Is HDPE marine grade?

Yes. HDPE is widely used as a marine-grade structural plastic due to its near-zero water absorption, chemical resistance to seawater and most industrial fluids, and good impact toughness. Marine-grade HDPE typically includes UV stabilisers and is available in specific formulations for prolonged outdoor and submersion exposure.

How does water absorption affect plastic performance in underwater applications?

Water absorption causes dimensional swelling, loss of tight tolerances, and significant reduction in tensile and flexural strength. Toray data shows nylon 6 loses 53% of its dry tensile strength at equilibrium moisture absorption. Materials with high absorption rates — nylon, standard ABS — are poorly suited for continuously submerged structural or precision applications.

What is the difference between marine-grade and standard plastic?

Marine-grade plastics contain UV stabilisers, antifungal additives, and are formulated from inherently low water-absorption polymer chemistries. Standard plastics lack these formulation elements and degrade faster under UV exposure, moisture, and chemical attack, even when they share the same base polymer as a marine-grade product.

Can standard injection-moulded plastics be used for underwater applications?

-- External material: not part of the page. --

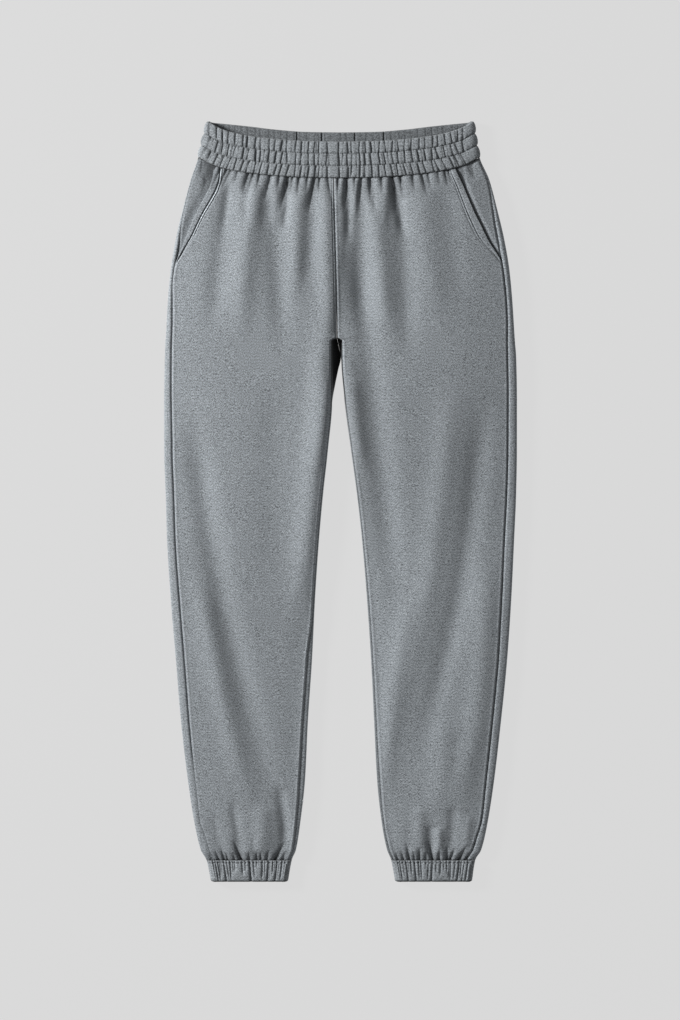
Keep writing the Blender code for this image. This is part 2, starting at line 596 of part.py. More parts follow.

Yes, but the grade specified must be a marine or outdoor-rated formulation with verified UV stabilisation, low water absorption, and confirmed chemical resistance for the operating fluid. A standard commodity grade of the same polymer may not meet these requirements after prolonged use in submerged or splash-zone conditions.

Which plastics are best for continuously submerged versus splash-zone applications?

Continuous submersion favours HDPE, UHMW-PE, and PTFE due to their near-zero water absorption and creep resistance under sustained hydrostatic load. Splash-zone and surface applications also require UV stabilisation. For intermittent or above-waterline exposure, UV-stabilised HDPE, marine-grade polycarbonate, and marine-grade ABS are the preferred choices.